# Written exercise
Copy out each line of the material below with no changes.

# Data provided
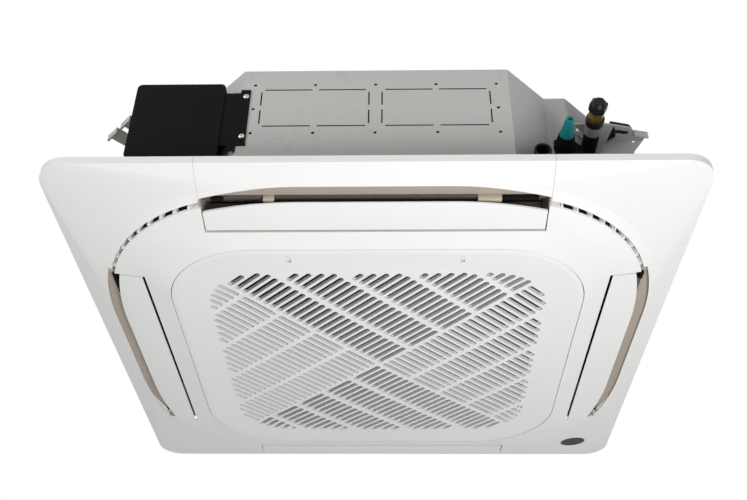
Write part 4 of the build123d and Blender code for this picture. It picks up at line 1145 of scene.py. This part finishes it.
# ---- the set -------------------------------------------------------------------------------------
@dataclass(frozen=True)
class Lamp:
    """A soft square lamp: its place, the point that it faces, its side and its power."""

    name: str
    place: Point
    aim: Point
    width: float
    watts: float

    def build(self) -> None:
        """Adds the lamp, unseen by the camera itself."""
        data = bpy.data.lights.new(self.name, "AREA")
        data.size = self.width
        data.energy = self.watts
        lamp = bpy.data.objects.new(self.name, data)
        lamp.location = self.place
        lamp.rotation_mode = "QUATERNION"
        lamp.rotation_quaternion = (Vector(self.aim) - Vector(self.place)).to_track_quat("-Z", "Y")
        lamp.visible_camera = False
        bpy.context.scene.collection.objects.link(lamp)


@dataclass
class Studio:
    """Camera, lamps, pale floor and white surroundings."""

    eye: Point = (0.0284, -1.4672, -0.8926)
    elevation: float = 36.339
    yaw: float = -1.563
    roll: float = 0.713
    lens: float = 46.39
    floor: float = -4.2
    floor_reach: float = 40.0
    floor_tone: float = 0.86
    floor_lift: float = 0.5
    ambient: float = 0.22
    lamps: tuple[Lamp, ...] = (
        Lamp("key", (0.70, -1.42, -1.66), (0.0, -0.1, 0.0), 0.9, 36.0),
        Lamp("fill", (-2.1, -2.1, 0.5), (0.0, -0.4, 0.1), 1.4, 32.0),
        Lamp("back", (0.4, 2.6, 2.2), (0.0, 0.2, 0.2), 2.0, 60.0),
        Lamp("bounce", (-0.3, 0.0, -4.0), (0.0, 0.0, 0.0), 2.6, 20.0),
    )

    def camera(self) -> None:
        """Puts the camera at the photograph's place and angle."""
        data = bpy.data.cameras.new("camera")
        data.lens = self.lens
        data.sensor_width = 36.0
        camera = bpy.data.objects.new("camera", data)
        el, yaw, roll = (math.radians(v) for v in (self.elevation, self.yaw, self.roll))
        ahead = Vector((math.sin(yaw) * math.cos(el), math.cos(yaw) * math.cos(el), math.sin(el)))
        level = ahead.cross(Vector((0, 0, 1))).normalized()
        upright = level.cross(ahead)
        right = level * math.cos(roll) + upright * math.sin(roll)
        up = upright * math.cos(roll) - level * math.sin(roll)
        turn = Matrix((right, up, -ahead)).transposed()
        camera.matrix_world = Matrix.Translation(self.eye) @ turn.to_4x4()
        bpy.context.scene.collection.objects.link(camera)
        bpy.context.scene.camera = camera

    def surroundings(self) -> None:
        """Makes the world white to the eye and in reflections, and a plain grey as light."""
        world = bpy.data.worlds.new("surroundings")
        world.use_nodes = True
        bpy.context.scene.world = world
        graph = Graph(world.node_tree)
        path = graph.add("ShaderNodeLightPath")
        seen = path.outputs["Is Camera Ray"]
        for kind in ("Is Glossy Ray", "Is Transmission Ray"):
            either = graph.add("ShaderNodeMath", {0: seen, 1: path.outputs[kind]}, operation="MAXIMUM")
            seen = either.outputs[0]
        inputs = {"Value": seen, "To Min": self.ambient, "To Max": 1.0}
        strength = graph.add("ShaderNodeMapRange", inputs)
        ground = world.node_tree.nodes["Background"]
        ground.inputs["Color"].default_value = (1.0, 1.0, 1.0, 1.0)
        graph.put(ground.inputs["Strength"], strength.outputs["Result"])

    def floor_piece(self) -> None:
        """Lays the plain pale floor, lifted a little for the eye alone."""
        mesh = bpy.data.meshes.new("floor")
        reach = self.floor_reach
        places = [(-reach, -reach), (reach, -reach), (reach, reach), (-reach, reach)]
        mesh.from_pydata([(x, y, self.floor) for x, y in places], [], [(0, 1, 2, 3)])
        finish = bpy.data.materials.new("floor_white")
        finish.use_nodes = True
        shader = finish.node_tree.nodes["Principled BSDF"]
        shader.inputs["Base Color"].default_value = (*[self.floor_tone] * 3, 1.0)
        shader.inputs["Roughness"].default_value = 0.7
        shader.inputs["Emission Color"].default_value = (1.0, 1.0, 1.0, 1.0)
        graph = Graph(finish.node_tree)
        seen = graph.add("ShaderNodeLightPath").outputs["Is Camera Ray"]
        lift = graph.add("ShaderNodeMath", {0: seen, 1: self.floor_lift}, operation="MULTIPLY")
        graph.put(shader.inputs["Emission Strength"], lift.outputs[0])
        link_mesh("floor", mesh, finish)

    def build(self) -> None:
        """Builds the whole set."""
        self.camera()
        self.surroundings()
        self.floor_piece()
        for lamp in self.lamps:
            lamp.build()
        bpy.context.scene.view_settings.view_transform = "Standard"


# ---- dressing -------------------------------------------------------------------------------------
class Dresser:
    """Gives the model's own nodes their finishes."""

    def __init__(self, frame: dict, palette: Palette) -> None:
        """Keeps the frame and the palette.

        Args:
            palette: the finishes.
        """
        self.nodes: dict[str, bpy.types.Object] = frame["nodes"]
        self.slots = {s["node"]: s["material_slot"] for s in frame["record"]["subparts"]}
        self.palette = palette

    def build(self) -> None:
        """Dresses every node."""
        for name, node in self.nodes.items():
            finish = self.palette[self.slots[name]]
            if node.material_slots:
                for slot in node.material_slots:
                    slot.material = finish
            else:
                node.data.materials.append(finish)
            log.info("dressed %s in %s", name, finish.name)


def main() -> None:
    """Builds the scene in order."""
    logging.basicConfig(level=logging.INFO, format="%(message)s")
    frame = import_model()
    palette = Palette()
    Studio().build()
    Dresser(frame, palette).build()
    FilterNet().build(palette)
    OutletTrim().build(palette)
    KnockLines().build(palette)
    Coil().build(palette)
    Rotor().build(palette)
    for node, name in (("hanger_screws", "bracket_screws"), ("box_screws", "cover_screws")):
        Screws().build(frame, palette, node, name)


if __name__ == "__main__":
    main()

# Expected answer
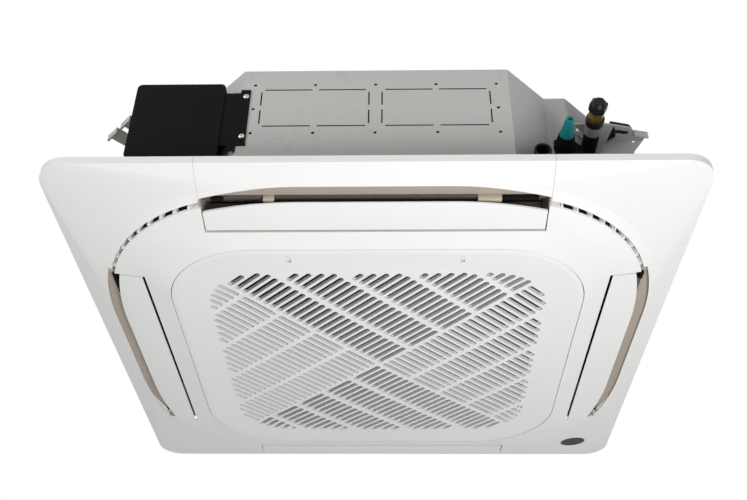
Write part 4 of the build123d and Blender code for this picture. It picks up at line 1145 of scene.py. This part finishes it.
# ---- the set -------------------------------------------------------------------------------------
@dataclass(frozen=True)
class Lamp:
    """A soft square lamp: its place, the point that it faces, its side and its power."""

    name: str
    place: Point
    aim: Point
    width: float
    watts: float

    def build(self) -> None:
        """Adds the lamp, unseen by the camera itself."""
        data = bpy.data.lights.new(self.name, "AREA")
        data.size = self.width
        data.energy = self.watts
        lamp = bpy.data.objects.new(self.name, data)
        lamp.location = self.place
        lamp.rotation_mode = "QUATERNION"
        lamp.rotation_quaternion = (Vector(self.aim) - Vector(self.place)).to_track_quat("-Z", "Y")
        lamp.visible_camera = False
        bpy.context.scene.collection.objects.link(lamp)


@dataclass
class Studio:
    """Camera, lamps, pale floor and white surroundings."""

    eye: Point = (0.0284, -1.4672, -0.8926)
    elevation: float = 36.339
    yaw: float = -1.563
    roll: float = 0.713
    lens: float = 46.39
    floor: float = -4.2
    floor_reach: float = 40.0
    floor_tone: float = 0.86
    floor_lift: float = 0.5
    ambient: float = 0.22
    lamps: tuple[Lamp, ...] = (
        Lamp("key", (0.70, -1.42, -1.66), (0.0, -0.1, 0.0), 0.9, 36.0),
        Lamp("fill", (-2.1, -2.1, 0.5), (0.0, -0.4, 0.1), 1.4, 32.0),
        Lamp("back", (0.4, 2.6, 2.2), (0.0, 0.2, 0.2), 2.0, 60.0),
        Lamp("bounce", (-0.3, 0.0, -4.0), (0.0, 0.0, 0.0), 2.6, 20.0),
    )

    def camera(self) -> None:
        """Puts the camera at the photograph's place and angle."""
        data = bpy.data.cameras.new("camera")
        data.lens = self.lens
        data.sensor_width = 36.0
        camera = bpy.data.objects.new("camera", data)
        el, yaw, roll = (math.radians(v) for v in (self.elevation, self.yaw, self.roll))
        ahead = Vector((math.sin(yaw) * math.cos(el), math.cos(yaw) * math.cos(el), math.sin(el)))
        level = ahead.cross(Vector((0, 0, 1))).normalized()
        upright = level.cross(ahead)
        right = level * math.cos(roll) + upright * math.sin(roll)
        up = upright * math.cos(roll) - level * math.sin(roll)
        turn = Matrix((right, up, -ahead)).transposed()
        camera.matrix_world = Matrix.Translation(self.eye) @ turn.to_4x4()
        bpy.context.scene.collection.objects.link(camera)
        bpy.context.scene.camera = camera

    def surroundings(self) -> None:
        """Makes the world white to the eye and in reflections, and a plain grey as light."""
        world = bpy.data.worlds.new("surroundings")
        world.use_nodes = True
        bpy.context.scene.world = world
        graph = Graph(world.node_tree)
        path = graph.add("ShaderNodeLightPath")
        seen = path.outputs["Is Camera Ray"]
        for kind in ("Is Glossy Ray", "Is Transmission Ray"):
            either = graph.add("ShaderNodeMath", {0: seen, 1: path.outputs[kind]}, operation="MAXIMUM")
            seen = either.outputs[0]
        inputs = {"Value": seen, "To Min": self.ambient, "To Max": 1.0}
        strength = graph.add("ShaderNodeMapRange", inputs)
        ground = world.node_tree.nodes["Background"]
        ground.inputs["Color"].default_value = (1.0, 1.0, 1.0, 1.0)
        graph.put(ground.inputs["Strength"], strength.outputs["Result"])

    def floor_piece(self) -> None:
        """Lays the plain pale floor, lifted a little for the eye alone."""
        mesh = bpy.data.meshes.new("floor")
        reach = self.floor_reach
        places = [(-reach, -reach), (reach, -reach), (reach, reach), (-reach, reach)]
        mesh.from_pydata([(x, y, self.floor) for x, y in places], [], [(0, 1, 2, 3)])
        finish = bpy.data.materials.new("floor_white")
        finish.use_nodes = True
        shader = finish.node_tree.nodes["Principled BSDF"]
        shader.inputs["Base Color"].default_value = (*[self.floor_tone] * 3, 1.0)
        shader.inputs["Roughness"].default_value = 0.7
        shader.inputs["Emission Color"].default_value = (1.0, 1.0, 1.0, 1.0)
        graph = Graph(finish.node_tree)
        seen = graph.add("ShaderNodeLightPath").outputs["Is Camera Ray"]
        lift = graph.add("ShaderNodeMath", {0: seen, 1: self.floor_lift}, operation="MULTIPLY")
        graph.put(shader.inputs["Emission Strength"], lift.outputs[0])
        link_mesh("floor", mesh, finish)

    def build(self) -> None:
        """Builds the whole set."""
        self.camera()
        self.surroundings()
        self.floor_piece()
        for lamp in self.lamps:
            lamp.build()
        bpy.context.scene.view_settings.view_transform = "Standard"


# ---- dressing -------------------------------------------------------------------------------------
class Dresser:
    """Gives the model's own nodes their finishes."""

    def __init__(self, frame: dict, palette: Palette) -> None:
        """Keeps the frame and the palette.

        Args:
            palette: the finishes.
        """
        self.nodes: dict[str, bpy.types.Object] = frame["nodes"]
        self.slots = {s["node"]: s["material_slot"] for s in frame["record"]["subparts"]}
        self.palette = palette

    def build(self) -> None:
        """Dresses every node."""
        for name, node in self.nodes.items():
            finish = self.palette[self.slots[name]]
            if node.material_slots:
                for slot in node.material_slots:
                    slot.material = finish
            else:
                node.data.materials.append(finish)
            log.info("dressed %s in %s", name, finish.name)


def main() -> None:
    """Builds the scene in order."""
    logging.basicConfig(level=logging.INFO, format="%(message)s")
    frame = import_model()
    palette = Palette()
    Studio().build()
    Dresser(frame, palette).build()
    FilterNet().build(palette)
    OutletTrim().build(palette)
    KnockLines().build(palette)
    Coil().build(palette)
    Rotor().build(palette)
    for node, name in (("hanger_screws", "bracket_screws"), ("box_screws", "cover_screws")):
        Screws().build(frame, palette, node, name)


if __name__ == "__main__":
    main()